**What the task asks**
Provide again, from the entries below, every line from the one containing "Keep writing the FreeCAD" through the one containing "line_core = 0.6", exactly as written, and no other line.

**Modeling code records**
____________

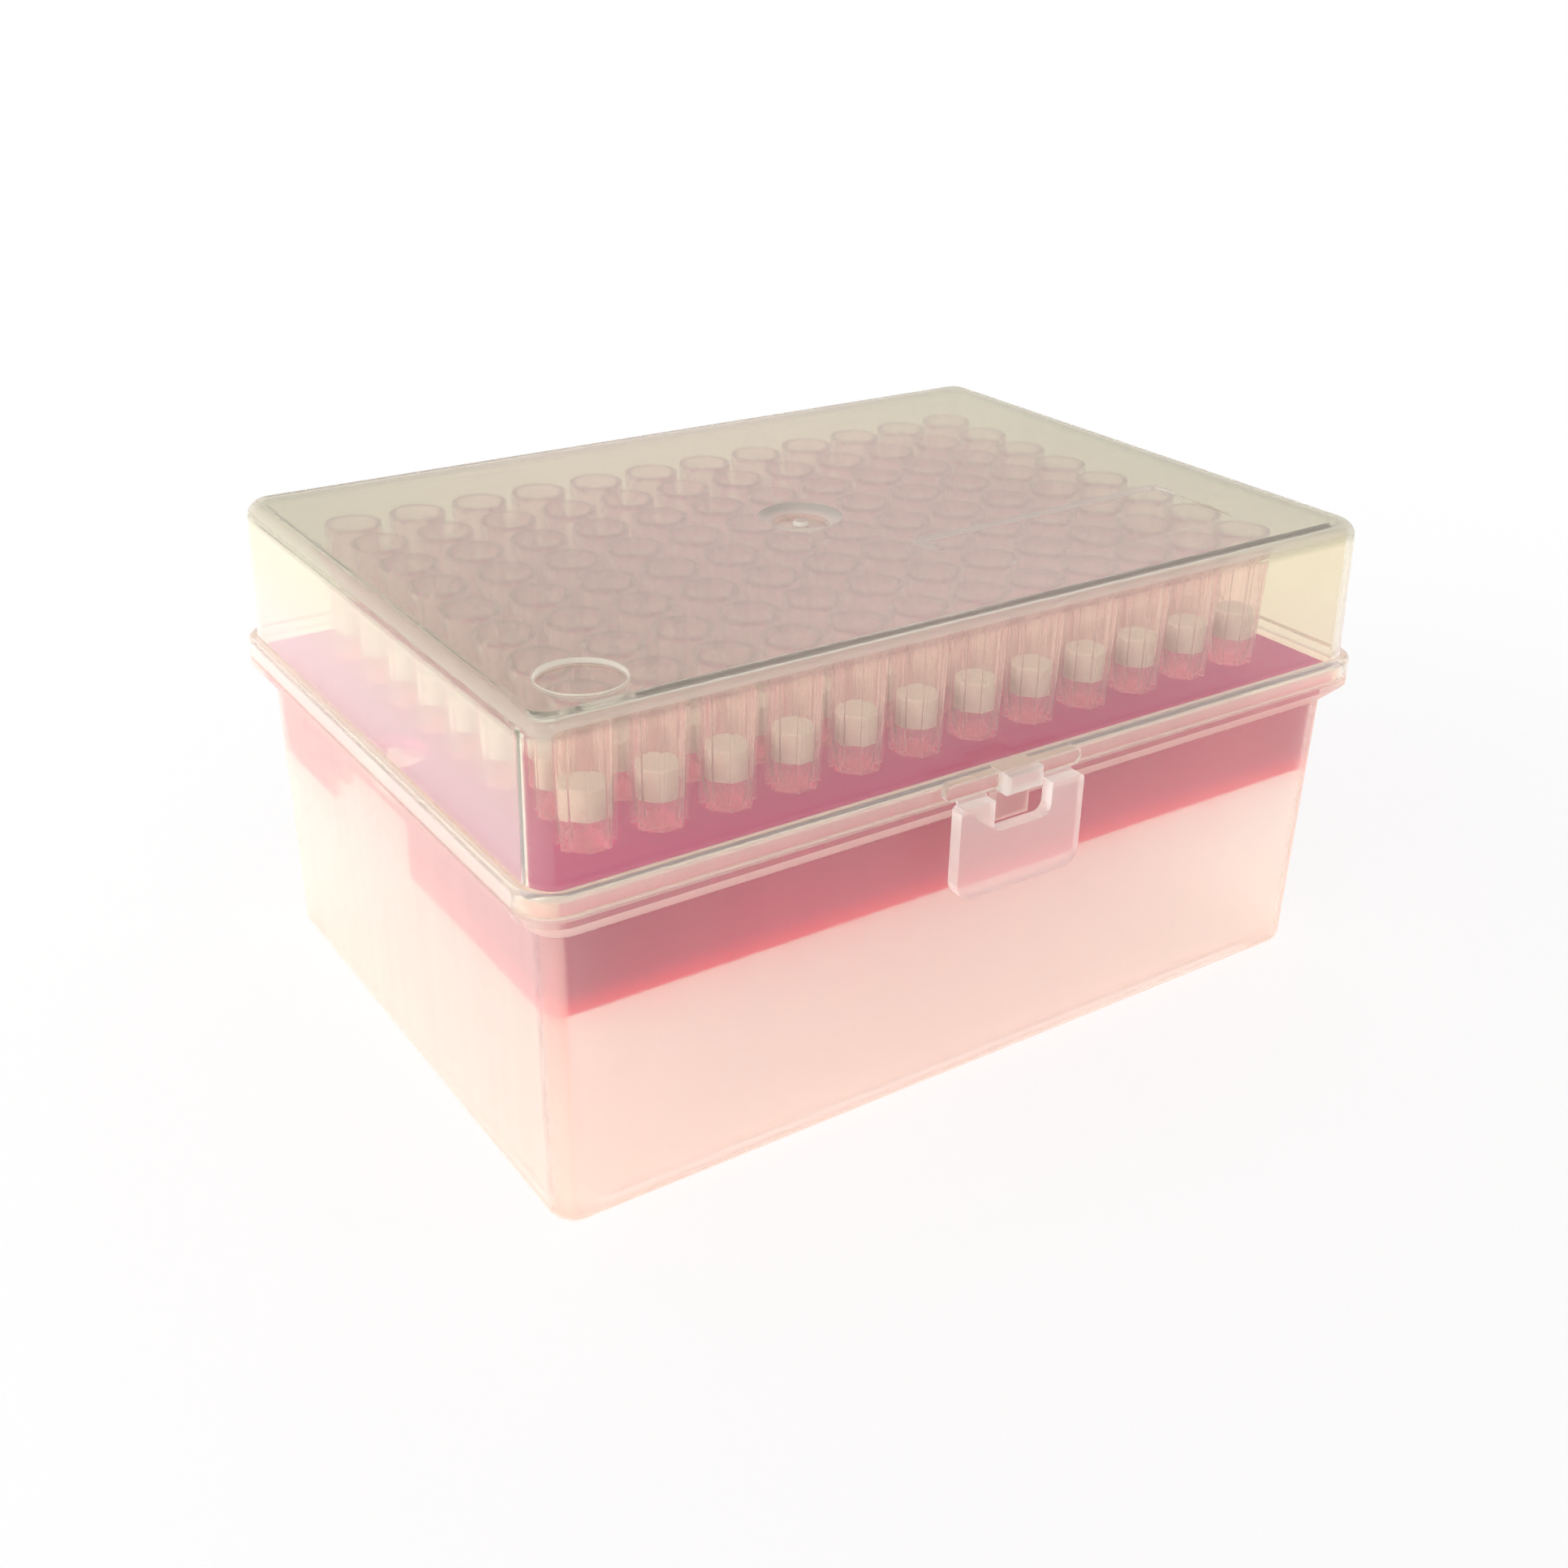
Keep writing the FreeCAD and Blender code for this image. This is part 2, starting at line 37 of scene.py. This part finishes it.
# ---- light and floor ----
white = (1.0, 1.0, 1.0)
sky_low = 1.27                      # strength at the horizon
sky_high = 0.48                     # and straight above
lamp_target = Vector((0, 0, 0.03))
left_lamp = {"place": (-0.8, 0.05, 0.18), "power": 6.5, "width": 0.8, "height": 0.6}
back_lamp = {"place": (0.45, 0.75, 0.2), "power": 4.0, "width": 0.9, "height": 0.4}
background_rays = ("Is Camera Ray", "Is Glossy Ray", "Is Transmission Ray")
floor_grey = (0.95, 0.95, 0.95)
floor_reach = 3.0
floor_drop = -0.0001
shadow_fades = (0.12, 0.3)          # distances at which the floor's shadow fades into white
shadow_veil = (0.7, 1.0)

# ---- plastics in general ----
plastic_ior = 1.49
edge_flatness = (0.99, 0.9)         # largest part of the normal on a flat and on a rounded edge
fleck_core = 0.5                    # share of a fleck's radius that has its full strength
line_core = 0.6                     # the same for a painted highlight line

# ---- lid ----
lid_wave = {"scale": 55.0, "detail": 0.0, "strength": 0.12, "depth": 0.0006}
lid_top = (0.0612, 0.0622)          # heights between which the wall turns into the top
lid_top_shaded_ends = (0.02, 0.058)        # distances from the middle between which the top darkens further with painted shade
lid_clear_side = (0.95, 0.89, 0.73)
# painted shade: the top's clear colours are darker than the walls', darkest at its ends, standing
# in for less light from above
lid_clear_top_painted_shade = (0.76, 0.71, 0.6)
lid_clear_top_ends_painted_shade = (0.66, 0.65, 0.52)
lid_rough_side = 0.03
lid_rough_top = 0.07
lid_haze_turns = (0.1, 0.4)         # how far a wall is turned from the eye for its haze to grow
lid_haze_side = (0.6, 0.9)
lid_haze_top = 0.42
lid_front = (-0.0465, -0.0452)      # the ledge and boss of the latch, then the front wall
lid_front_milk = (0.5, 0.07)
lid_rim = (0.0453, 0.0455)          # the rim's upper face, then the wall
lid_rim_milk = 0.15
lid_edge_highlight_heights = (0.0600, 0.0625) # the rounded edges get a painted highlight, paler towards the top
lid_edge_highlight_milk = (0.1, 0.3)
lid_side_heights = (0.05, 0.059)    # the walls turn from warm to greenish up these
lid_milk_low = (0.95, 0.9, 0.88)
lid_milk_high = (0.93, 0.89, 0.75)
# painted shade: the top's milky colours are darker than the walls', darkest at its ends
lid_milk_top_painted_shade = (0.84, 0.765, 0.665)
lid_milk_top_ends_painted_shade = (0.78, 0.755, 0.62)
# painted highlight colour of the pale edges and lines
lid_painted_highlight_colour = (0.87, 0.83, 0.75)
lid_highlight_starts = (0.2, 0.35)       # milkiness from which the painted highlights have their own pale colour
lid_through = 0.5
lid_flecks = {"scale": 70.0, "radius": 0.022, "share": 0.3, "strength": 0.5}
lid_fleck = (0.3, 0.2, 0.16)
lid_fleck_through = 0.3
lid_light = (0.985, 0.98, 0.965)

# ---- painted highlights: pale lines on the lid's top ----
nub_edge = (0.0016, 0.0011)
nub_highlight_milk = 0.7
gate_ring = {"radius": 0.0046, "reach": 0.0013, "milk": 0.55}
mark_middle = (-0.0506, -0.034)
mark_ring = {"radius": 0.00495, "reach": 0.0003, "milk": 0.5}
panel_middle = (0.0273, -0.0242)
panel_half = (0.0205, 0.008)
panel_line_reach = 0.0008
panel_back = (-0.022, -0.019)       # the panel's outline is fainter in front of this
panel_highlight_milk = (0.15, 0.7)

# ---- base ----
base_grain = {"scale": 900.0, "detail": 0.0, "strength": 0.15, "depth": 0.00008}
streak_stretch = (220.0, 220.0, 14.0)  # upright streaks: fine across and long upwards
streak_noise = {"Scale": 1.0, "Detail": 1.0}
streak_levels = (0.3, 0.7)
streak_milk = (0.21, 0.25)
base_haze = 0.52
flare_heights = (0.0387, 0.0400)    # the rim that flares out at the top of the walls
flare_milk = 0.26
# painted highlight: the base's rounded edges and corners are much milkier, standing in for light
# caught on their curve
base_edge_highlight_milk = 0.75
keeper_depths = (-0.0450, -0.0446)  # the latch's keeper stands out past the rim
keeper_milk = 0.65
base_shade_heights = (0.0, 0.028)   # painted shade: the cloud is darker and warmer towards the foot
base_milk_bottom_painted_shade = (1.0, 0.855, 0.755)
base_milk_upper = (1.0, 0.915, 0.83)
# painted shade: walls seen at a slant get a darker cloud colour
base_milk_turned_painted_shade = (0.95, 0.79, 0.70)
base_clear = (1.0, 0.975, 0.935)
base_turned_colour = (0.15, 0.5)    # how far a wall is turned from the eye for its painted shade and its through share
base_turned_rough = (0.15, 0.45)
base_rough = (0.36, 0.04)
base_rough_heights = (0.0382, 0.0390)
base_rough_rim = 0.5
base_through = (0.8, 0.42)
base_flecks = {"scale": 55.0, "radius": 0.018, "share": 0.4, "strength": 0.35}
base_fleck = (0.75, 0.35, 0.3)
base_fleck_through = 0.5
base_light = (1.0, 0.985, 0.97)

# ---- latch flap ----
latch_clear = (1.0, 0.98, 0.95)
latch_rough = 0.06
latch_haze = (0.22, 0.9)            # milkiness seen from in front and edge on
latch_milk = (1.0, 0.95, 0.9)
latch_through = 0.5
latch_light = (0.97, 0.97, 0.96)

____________

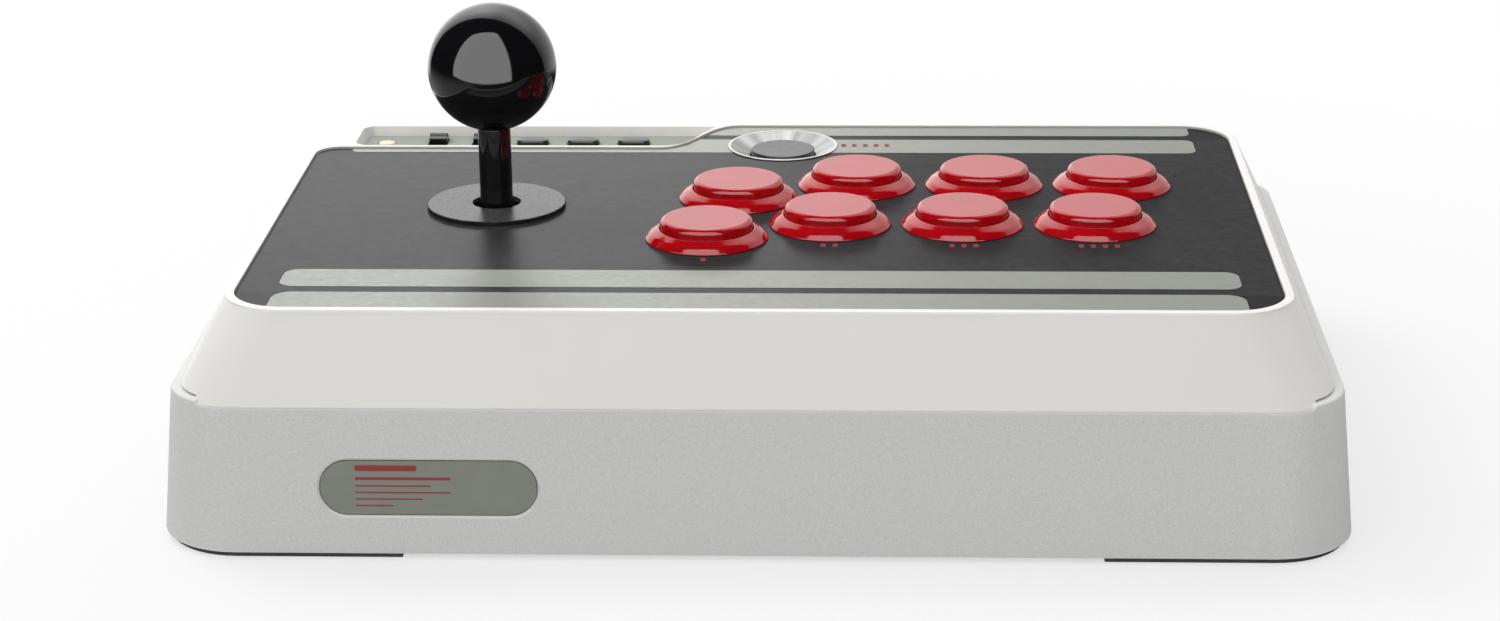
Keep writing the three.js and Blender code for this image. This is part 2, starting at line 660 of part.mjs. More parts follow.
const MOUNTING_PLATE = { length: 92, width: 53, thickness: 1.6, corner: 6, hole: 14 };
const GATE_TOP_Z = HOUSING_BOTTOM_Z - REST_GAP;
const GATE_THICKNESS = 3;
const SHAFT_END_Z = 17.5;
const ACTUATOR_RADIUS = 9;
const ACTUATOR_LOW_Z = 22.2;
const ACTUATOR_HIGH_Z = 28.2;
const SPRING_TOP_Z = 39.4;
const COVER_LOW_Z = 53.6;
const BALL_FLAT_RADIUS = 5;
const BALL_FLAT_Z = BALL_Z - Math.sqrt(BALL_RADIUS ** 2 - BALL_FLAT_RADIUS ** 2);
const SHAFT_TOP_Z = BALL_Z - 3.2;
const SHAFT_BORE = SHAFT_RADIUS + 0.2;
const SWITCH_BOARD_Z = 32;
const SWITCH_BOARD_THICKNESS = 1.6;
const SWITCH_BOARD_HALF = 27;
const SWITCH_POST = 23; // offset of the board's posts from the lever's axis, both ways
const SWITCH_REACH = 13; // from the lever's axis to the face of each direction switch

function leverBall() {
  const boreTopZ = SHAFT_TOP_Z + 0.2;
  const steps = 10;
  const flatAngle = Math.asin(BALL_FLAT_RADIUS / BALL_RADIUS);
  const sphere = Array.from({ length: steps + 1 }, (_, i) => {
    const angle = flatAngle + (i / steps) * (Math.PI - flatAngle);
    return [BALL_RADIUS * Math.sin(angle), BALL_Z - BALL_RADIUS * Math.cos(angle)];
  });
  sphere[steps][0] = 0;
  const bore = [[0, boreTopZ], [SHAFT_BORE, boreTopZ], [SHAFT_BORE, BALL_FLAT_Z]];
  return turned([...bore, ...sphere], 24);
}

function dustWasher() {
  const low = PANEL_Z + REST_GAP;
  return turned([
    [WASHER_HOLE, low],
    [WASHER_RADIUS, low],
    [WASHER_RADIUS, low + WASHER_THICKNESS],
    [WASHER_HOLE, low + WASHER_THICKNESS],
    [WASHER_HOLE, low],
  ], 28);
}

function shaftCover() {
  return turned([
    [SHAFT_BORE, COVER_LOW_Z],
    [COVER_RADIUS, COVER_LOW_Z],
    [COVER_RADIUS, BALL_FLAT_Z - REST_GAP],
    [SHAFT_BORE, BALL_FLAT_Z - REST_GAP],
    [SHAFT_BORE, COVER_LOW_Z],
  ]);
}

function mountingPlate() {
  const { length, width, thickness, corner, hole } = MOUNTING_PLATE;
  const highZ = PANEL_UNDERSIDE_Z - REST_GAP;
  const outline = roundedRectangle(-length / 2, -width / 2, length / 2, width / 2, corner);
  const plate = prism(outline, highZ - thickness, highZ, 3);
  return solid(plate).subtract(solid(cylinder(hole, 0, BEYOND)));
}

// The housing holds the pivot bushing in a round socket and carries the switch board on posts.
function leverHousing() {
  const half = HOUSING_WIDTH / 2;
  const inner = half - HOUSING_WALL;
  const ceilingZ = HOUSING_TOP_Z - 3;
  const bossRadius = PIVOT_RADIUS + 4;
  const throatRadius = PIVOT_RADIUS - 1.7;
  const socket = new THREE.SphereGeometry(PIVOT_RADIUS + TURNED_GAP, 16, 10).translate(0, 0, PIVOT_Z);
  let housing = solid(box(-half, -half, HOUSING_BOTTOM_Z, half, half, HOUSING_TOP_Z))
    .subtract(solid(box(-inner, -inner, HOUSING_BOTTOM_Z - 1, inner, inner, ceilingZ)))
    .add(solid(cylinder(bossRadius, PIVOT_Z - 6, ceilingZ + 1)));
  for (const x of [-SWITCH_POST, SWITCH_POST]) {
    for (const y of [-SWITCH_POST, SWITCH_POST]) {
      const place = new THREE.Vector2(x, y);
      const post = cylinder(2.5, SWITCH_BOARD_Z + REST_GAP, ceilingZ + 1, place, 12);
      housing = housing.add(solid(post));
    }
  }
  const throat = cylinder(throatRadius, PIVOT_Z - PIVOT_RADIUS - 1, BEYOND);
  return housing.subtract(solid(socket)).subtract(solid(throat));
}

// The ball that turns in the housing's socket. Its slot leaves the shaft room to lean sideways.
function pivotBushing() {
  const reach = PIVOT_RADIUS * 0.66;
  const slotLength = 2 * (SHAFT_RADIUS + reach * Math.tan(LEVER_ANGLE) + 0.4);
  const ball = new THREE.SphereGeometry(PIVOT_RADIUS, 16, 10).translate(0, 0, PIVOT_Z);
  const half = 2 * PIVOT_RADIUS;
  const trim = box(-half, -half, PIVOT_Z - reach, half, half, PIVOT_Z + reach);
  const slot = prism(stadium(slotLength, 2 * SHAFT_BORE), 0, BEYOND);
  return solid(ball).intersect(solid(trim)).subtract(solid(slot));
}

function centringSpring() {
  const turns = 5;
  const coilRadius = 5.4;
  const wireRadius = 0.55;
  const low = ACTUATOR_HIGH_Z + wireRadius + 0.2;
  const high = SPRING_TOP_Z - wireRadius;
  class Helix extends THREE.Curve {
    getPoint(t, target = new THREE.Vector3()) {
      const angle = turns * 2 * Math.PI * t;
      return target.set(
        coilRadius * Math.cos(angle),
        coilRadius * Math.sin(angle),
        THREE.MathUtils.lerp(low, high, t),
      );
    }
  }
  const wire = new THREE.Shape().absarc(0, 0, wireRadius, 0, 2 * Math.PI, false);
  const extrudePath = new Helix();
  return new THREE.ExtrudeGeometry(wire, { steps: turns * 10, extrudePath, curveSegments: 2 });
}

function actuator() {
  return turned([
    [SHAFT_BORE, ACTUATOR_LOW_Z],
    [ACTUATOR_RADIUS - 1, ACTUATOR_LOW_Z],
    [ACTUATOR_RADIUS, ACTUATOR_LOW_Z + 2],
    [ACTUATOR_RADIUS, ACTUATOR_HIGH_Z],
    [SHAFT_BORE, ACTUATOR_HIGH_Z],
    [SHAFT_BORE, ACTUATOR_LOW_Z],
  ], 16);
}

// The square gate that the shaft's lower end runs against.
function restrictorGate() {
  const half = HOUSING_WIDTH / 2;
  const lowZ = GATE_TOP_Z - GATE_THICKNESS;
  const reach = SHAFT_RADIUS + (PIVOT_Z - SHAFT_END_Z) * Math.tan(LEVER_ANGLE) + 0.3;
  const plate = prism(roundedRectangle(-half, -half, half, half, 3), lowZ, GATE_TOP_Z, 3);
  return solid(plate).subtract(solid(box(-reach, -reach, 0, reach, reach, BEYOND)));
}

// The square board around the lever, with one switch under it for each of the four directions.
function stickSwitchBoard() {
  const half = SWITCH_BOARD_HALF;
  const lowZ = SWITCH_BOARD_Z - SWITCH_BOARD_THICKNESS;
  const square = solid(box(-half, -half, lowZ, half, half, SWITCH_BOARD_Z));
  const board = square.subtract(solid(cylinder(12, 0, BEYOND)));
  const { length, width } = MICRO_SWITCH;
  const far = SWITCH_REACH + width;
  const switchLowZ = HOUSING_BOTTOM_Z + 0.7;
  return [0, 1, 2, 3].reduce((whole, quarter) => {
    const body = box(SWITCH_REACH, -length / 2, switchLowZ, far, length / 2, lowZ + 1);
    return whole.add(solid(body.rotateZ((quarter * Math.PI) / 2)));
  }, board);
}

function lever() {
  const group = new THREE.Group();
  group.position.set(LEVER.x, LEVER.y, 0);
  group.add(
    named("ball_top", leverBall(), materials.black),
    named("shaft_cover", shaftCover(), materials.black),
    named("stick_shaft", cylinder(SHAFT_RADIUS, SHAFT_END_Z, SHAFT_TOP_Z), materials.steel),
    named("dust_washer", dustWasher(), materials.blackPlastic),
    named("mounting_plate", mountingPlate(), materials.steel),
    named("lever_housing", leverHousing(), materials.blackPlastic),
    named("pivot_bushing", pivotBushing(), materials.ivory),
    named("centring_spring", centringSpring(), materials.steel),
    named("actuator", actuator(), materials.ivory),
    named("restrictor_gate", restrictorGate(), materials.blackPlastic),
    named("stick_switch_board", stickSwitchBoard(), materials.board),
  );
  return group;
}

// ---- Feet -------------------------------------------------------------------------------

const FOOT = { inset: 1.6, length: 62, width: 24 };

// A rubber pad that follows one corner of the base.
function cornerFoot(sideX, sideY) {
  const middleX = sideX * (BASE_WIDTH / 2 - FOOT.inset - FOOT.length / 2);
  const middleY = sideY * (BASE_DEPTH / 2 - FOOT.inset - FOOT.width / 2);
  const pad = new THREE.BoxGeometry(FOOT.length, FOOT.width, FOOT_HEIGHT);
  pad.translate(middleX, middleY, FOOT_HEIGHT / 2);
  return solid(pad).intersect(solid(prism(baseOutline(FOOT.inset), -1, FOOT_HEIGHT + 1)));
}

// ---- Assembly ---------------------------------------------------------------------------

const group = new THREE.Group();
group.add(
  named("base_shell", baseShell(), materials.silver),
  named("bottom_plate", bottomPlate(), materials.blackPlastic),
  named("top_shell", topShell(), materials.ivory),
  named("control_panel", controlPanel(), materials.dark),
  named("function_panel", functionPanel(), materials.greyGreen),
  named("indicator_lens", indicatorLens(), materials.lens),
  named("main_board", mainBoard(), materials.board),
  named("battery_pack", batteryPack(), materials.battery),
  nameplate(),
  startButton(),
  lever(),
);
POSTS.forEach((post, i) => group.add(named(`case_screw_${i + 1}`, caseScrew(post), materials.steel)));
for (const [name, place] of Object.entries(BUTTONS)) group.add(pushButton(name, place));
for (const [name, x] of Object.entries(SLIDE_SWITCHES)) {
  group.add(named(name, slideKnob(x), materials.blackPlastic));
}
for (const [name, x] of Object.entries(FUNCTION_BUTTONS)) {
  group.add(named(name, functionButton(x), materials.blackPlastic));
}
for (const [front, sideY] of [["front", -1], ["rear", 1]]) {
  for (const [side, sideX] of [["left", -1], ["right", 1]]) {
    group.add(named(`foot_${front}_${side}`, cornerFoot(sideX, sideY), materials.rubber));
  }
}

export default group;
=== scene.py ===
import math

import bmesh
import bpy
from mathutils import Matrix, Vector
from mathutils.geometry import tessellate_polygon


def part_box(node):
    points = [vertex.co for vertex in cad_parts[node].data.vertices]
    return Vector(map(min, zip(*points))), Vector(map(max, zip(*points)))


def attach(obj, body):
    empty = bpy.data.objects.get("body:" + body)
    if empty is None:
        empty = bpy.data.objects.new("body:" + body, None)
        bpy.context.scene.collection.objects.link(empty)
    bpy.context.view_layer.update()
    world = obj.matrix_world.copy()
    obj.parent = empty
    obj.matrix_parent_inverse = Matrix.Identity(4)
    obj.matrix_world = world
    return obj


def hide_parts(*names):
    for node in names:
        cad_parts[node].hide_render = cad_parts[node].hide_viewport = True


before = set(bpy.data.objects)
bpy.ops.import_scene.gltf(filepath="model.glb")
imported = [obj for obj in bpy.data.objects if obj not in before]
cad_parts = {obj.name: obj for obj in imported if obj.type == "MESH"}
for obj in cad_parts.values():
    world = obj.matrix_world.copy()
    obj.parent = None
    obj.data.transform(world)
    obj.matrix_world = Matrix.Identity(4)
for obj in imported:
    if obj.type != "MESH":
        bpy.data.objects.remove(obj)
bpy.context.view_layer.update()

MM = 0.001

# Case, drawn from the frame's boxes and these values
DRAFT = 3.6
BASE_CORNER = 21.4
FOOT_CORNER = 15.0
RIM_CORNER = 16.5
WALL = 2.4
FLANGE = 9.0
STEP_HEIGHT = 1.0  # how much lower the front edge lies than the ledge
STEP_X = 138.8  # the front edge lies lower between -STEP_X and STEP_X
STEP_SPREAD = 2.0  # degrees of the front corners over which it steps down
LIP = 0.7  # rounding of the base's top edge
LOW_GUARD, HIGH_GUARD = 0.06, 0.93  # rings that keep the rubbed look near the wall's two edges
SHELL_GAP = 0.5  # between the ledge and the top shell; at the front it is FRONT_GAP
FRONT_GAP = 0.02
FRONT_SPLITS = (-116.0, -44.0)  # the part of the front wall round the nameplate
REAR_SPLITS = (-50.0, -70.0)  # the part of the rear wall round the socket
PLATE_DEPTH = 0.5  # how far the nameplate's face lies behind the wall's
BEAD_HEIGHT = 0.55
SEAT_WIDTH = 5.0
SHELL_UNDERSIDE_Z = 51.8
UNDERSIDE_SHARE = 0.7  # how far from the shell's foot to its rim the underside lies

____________

**Result of the task**
Keep writing the FreeCAD and Blender code for this image. This is part 2, starting at line 37 of scene.py. This part finishes it.
# ---- light and floor ----
white = (1.0, 1.0, 1.0)
sky_low = 1.27                      # strength at the horizon
sky_high = 0.48                     # and straight above
lamp_target = Vector((0, 0, 0.03))
left_lamp = {"place": (-0.8, 0.05, 0.18), "power": 6.5, "width": 0.8, "height": 0.6}
back_lamp = {"place": (0.45, 0.75, 0.2), "power": 4.0, "width": 0.9, "height": 0.4}
background_rays = ("Is Camera Ray", "Is Glossy Ray", "Is Transmission Ray")
floor_grey = (0.95, 0.95, 0.95)
floor_reach = 3.0
floor_drop = -0.0001
shadow_fades = (0.12, 0.3)          # distances at which the floor's shadow fades into white
shadow_veil = (0.7, 1.0)

# ---- plastics in general ----
plastic_ior = 1.49
edge_flatness = (0.99, 0.9)         # largest part of the normal on a flat and on a rounded edge
fleck_core = 0.5                    # share of a fleck's radius that has its full strength
line_core = 0.6                     # the same for a painted highlight line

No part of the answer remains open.